OK, this is a big question, and we can’t answer it fully right now. We’re too busy building the website itself. You’ll have to come back later for more information. Or join ASBA to receive the latest updates.
But as a sweat bathing association, we still need to give you a basic definition. The definition is actually very complex, as you’ll see below, but here’s a few points to consider:
“Sweat bathing” is a generic term used to describe forms of bathing that use hot air, including hot water vapour. This includes many of the things mentioned below.
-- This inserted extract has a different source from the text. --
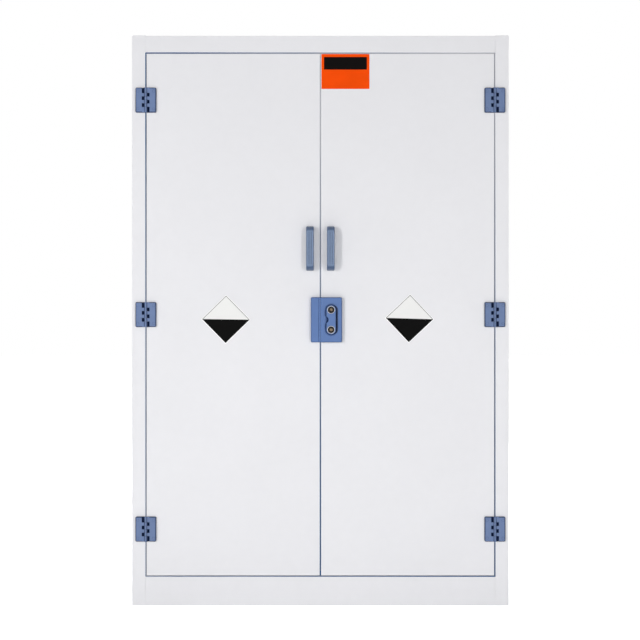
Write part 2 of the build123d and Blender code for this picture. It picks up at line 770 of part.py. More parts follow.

ASBA is called “the Australian Sweat Bathing Association” because we support a wide range of activities, not just sauna.
“Sauna” is a contested term, but normally refers to the traditional Finnish wooden room or cabin, which contains a heater (either wood fire, gas, or electric) upon which stones are piled. During the bathing session, water is poured into the rocks to create steam (löyly in Finnish), which sauna most enthusiasts regard as the best part of the bathing ritual. The steam feels like deep, relaxing velvet. Typical temperatures in a sauna are 70-90 celsius, sometimes ranging up to 110C, and very occasionally beyond. The temperature does not rise when water is applied to the rocks; instead, heat is conducted to your body more effectively because of the increased humidity. Your body also gets covered in condensation, which some people mistake for sweat.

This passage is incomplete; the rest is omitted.